Task directions =>
Repeat every line, exactly, from the very first through the one where "return [rod_y(a, (BASE_FACE" appears. Add nothing else.
※
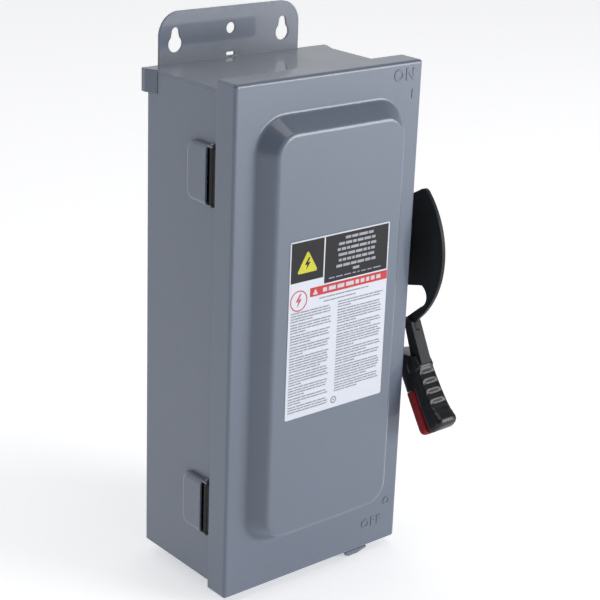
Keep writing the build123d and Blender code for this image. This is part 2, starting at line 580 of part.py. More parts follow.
def interlock_lever():
    """Keeps the cover shut while the switch is on: its nose rises in front of the cover's catch."""
    x = (66.0, 69.0)
    y, z = INTERLOCK_Y, INTERLOCK_Z
    arm = outline((y - 33.0, z + 13.0), (y - 33.0, z + 7.5), (y - 27.0, z + 5.0), (y, z - 6.0), (y + 10.0, z - 6.0),
                  (y + 12.0, z + 2.0), (y, z + 6.5), (y - 22.8, z + 9.5), (y - 24.0, z + 15.0))
    lever = side_plate(arm, x) + rod_x((65.2, 69.8), y, z, 7.0)
    lever = lever.rotate(Axis((0, y, z), (1, 0, 0)), INTERLOCK_SWING)
    return lever - rod_x((60, 80), y, z, 3.0 + FIT)


# ---- the knife switch ---------------------------------------------------------------------------
def legs(x, z):
    """Round posts under an insulating base, standing on the back wall."""
    return [rod_y(a, (BASE_FACE + BASE_T - 1, -SHEET - GAP), b, 6.0) for a in x for b in z]


BASE_X = (-73.0, 44.0)
BASE_POST_X = (-66.0, 37.0)


def switch_base():
    """The upper moulding: a raised deck on posts, with fins between the poles."""
    deck = block(BASE_X, (BASE_FACE, BASE_FACE + BASE_T), (28.0, 140.0))
    deck = fillet(deck.edges().filter_by(Axis.Y), 3.0)
    for post in legs(BASE_POST_X, (36.0, 132.0)):
        deck = deck + post
    for x in (-34.0, 4.0):
        fin = block((x - 1.5, x + 1.5), (-84.0, BASE_FACE + 1), (78.0, 139.0))
        deck = deck + fillet(fin.edges().filter_by(Axis.X).group_by(Axis.Y)[0], 5.0)
    for x in BASE_POST_X:
        for z in (36.0, 132.0):
            deck = deck - rod_y(x, (-60, 0), z, 2.3)
    return deck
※
Full solution =>
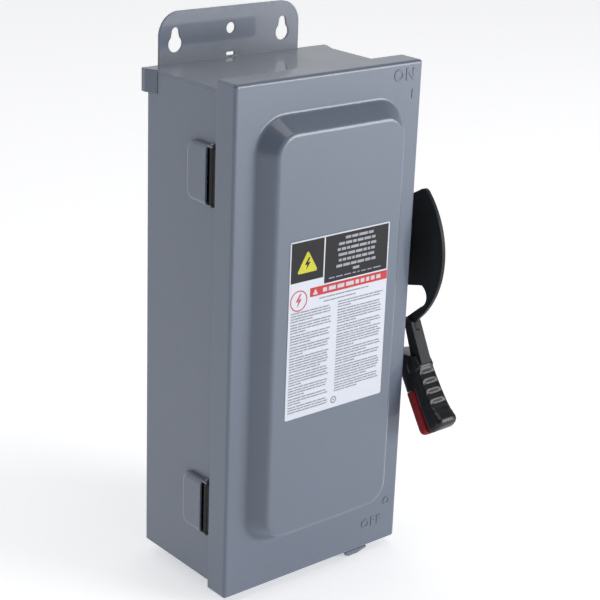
Keep writing the build123d and Blender code for this image. This is part 2, starting at line 580 of part.py. More parts follow.
def interlock_lever():
    """Keeps the cover shut while the switch is on: its nose rises in front of the cover's catch."""
    x = (66.0, 69.0)
    y, z = INTERLOCK_Y, INTERLOCK_Z
    arm = outline((y - 33.0, z + 13.0), (y - 33.0, z + 7.5), (y - 27.0, z + 5.0), (y, z - 6.0), (y + 10.0, z - 6.0),
                  (y + 12.0, z + 2.0), (y, z + 6.5), (y - 22.8, z + 9.5), (y - 24.0, z + 15.0))
    lever = side_plate(arm, x) + rod_x((65.2, 69.8), y, z, 7.0)
    lever = lever.rotate(Axis((0, y, z), (1, 0, 0)), INTERLOCK_SWING)
    return lever - rod_x((60, 80), y, z, 3.0 + FIT)


# ---- the knife switch ---------------------------------------------------------------------------
def legs(x, z):
    """Round posts under an insulating base, standing on the back wall."""
    return [rod_y(a, (BASE_FACE + BASE_T - 1, -SHEET - GAP), b, 6.0) for a in x for b in z]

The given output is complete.